Oh Dios mío, Trinidad a quien adoro, ayúdame a olvidarme de mí por completo para establecerme en ti, inmóvil y apacible como si ya mi alma estuviera en la eternidad; que nada pueda turbar mi paz ni hacerme salir de ti, oh mi inmutable, sino que cada minuto me lleve más lejos en la profundidad de tu misterio. Pacifica mi alma, haz en ella tu cielo, tu morada amada y el lugar de tu reposo; que yo no te deje en ella nunca a solas; que yo esté allí enteramente, completamente despierta en mi fe, toda adoración, completamente entregada a tu acción creadora.

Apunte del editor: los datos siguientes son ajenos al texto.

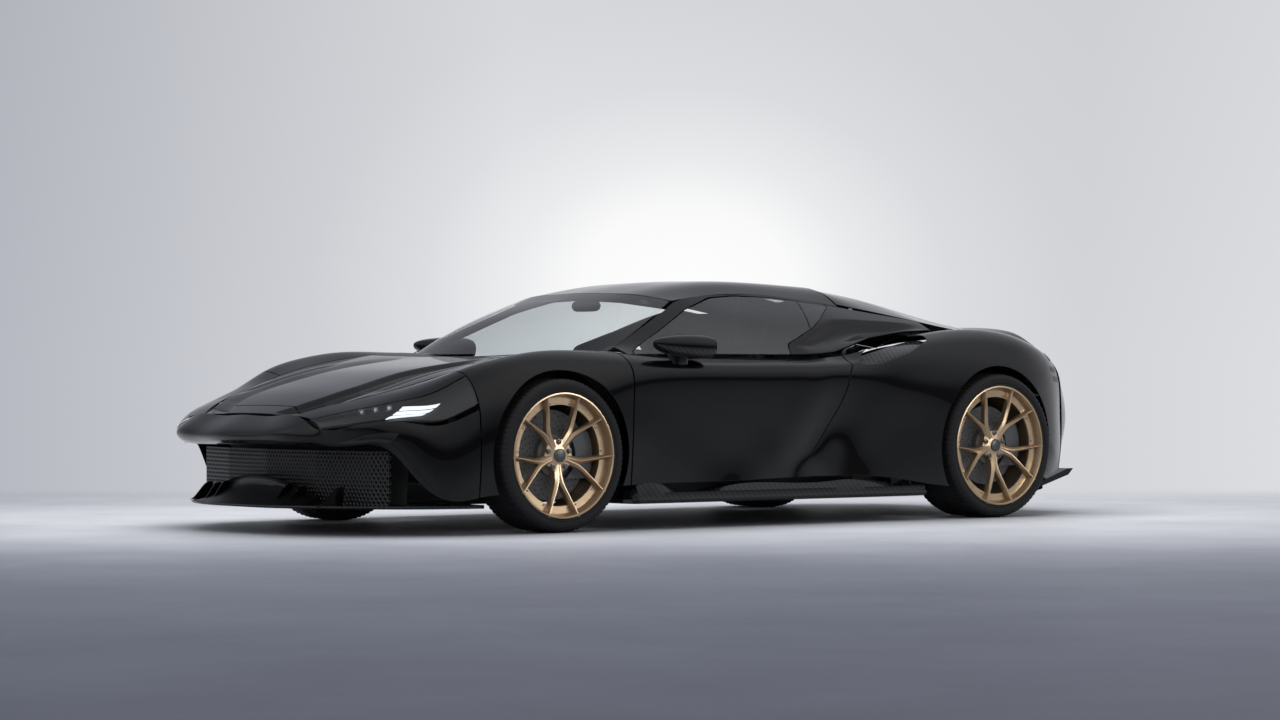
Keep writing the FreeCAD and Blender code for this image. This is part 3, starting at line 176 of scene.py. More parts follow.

Oh mi Cristo amado, crucificado por amor, yo quisiera ser una esposa para tu corazón; quisiera cubrirte de gloria, quisiera amarte... hasta morir. Pero siento mí impotencia y te pido que me revistas de ti mismo, que identifiques mi alma con todos los movimientos de tu alma, que me sumerjas, que me invadas, que me sustituyas, a fin de que mi vida no sea más que una irradiación de tu vida. Ven a mí como Adorador, como Reparador y como Salvador.
Oh Verbo eterno, Palabra de mi Dios, quiero pasar mi vida escuchándote, quiero convertirme totalmente en deseo de saber para aprender todo de ti; y después, a través de todas las noches, de todos los vacíos, de todas las impotencias, quiero fijarte siempre y permanecer bajo tu gran luz; oh mi Astro amado, fascíname para que ya no pueda salir de tu resplandor.
Oh Fuego que consume, Espíritu de amor, ven a mí a fin de que se produzca en mi alma como una encarnación del Verbo; que yo le sea una humanidad añadida en la que él renueve todo su misterio. Y tú, Padre, inclínate sobre tu pobre y pequeña criatura, cúbrela con tu sombra, no veas en ella más que al Bienamado en el que has puesto todas tus complacencias.
Oh mis «Tres», mi Todo, mi Beatitud, Soledad infinita, Inmensidad en que me pierdo, yo me entrego a ti como una presa, entiérrate en mí para que yo me entierre en ti, esperando ir a contemplar en tu luz el abismo de tu grandeza 
(Isabel de la Trinidad, «Oración a la Santísima Trinidad», en A. Hamman, Compendio de la oración cristiana, Edicep, Valencia 1990, p. 204).